Economists: Stimulus wiped out 550,000 jobs

Last week, economists Timothy Conley and Bill Dupor concluded that the stimulus package (The American Recovery and Reinvestment Act of 2009 0r ARRA) shrank the economy even in the short run, destroying about 550,000 jobs overall.   (The stimulus saved or created 450,000 government jobs, but that was more than offset by the fact that the stimulus wiped out a million private-sector jobs).  As they noted in their study,

“Our benchmark results suggest that the ARRA created/saved approximately 450 thousand state and local government jobs and destroyed/forestalled roughly one million private sector jobs. State and local government jobs were saved because ARRA funds were largely used to offset state revenue shortfalls and Medicaid increases rather than boost private sector employment. The majority of destroyed/forestalled jobs were in growth industries including health, education, professional and business services.”

The stimulus package was criticized by many other economics professors, like Harvard University’s Jeffrey Miron, Robert Barro and Martin Feldstein.  (Barro called it “the worst bill that has been put forward since the 1930s.”   Feldstein, who also criticized it, served as an economic advisor to Presidents Obama and Reagan).

Nobel Laureates like Gary Becker have also criticized the stimulus package.  Two hundred economists signed a statement publicly opposing the stimulus package in an ad published in The Washington Post and The New York Times.

While pushing the stimulus package through Congress, Obama cited claims by the Congressional Budget Office (CBO) that it would save jobs in the short run, while ignoring the CBO’s own finding that the stimulus will actually shrink the economy over the long run, by exploding the national debt and crowding out private investment.   Obama also made the apocalyptic claim that the stimulus package was necessary to avert “irreversible decline,” but this claim was so incredible that it was not even peddled by his supporters in the media.

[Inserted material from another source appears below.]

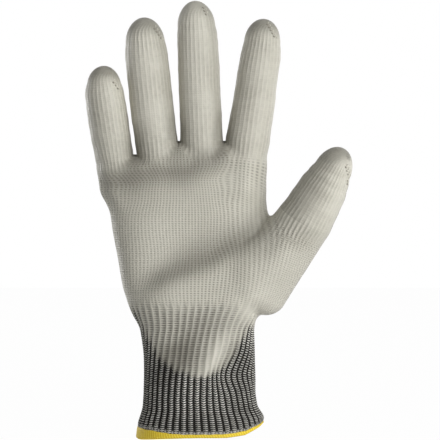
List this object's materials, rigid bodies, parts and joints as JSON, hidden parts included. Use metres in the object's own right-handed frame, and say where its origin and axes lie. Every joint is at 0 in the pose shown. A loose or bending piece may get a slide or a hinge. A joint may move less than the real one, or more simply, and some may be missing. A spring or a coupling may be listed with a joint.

Much stimulus money has been wasted.  It has gone to prisoners and dead people, wasteful welfare spending, abandoned bridges to nowhere and unnecessary government buildings.  The stimulus subsidized foreign green jobs and wiped out jobs in America’s export sector.

The “’stimulus’ is not the road to economic recovery.  It’s the problem, not the solution,” wrote Nobel Prize winning economist Vernon L. Smith.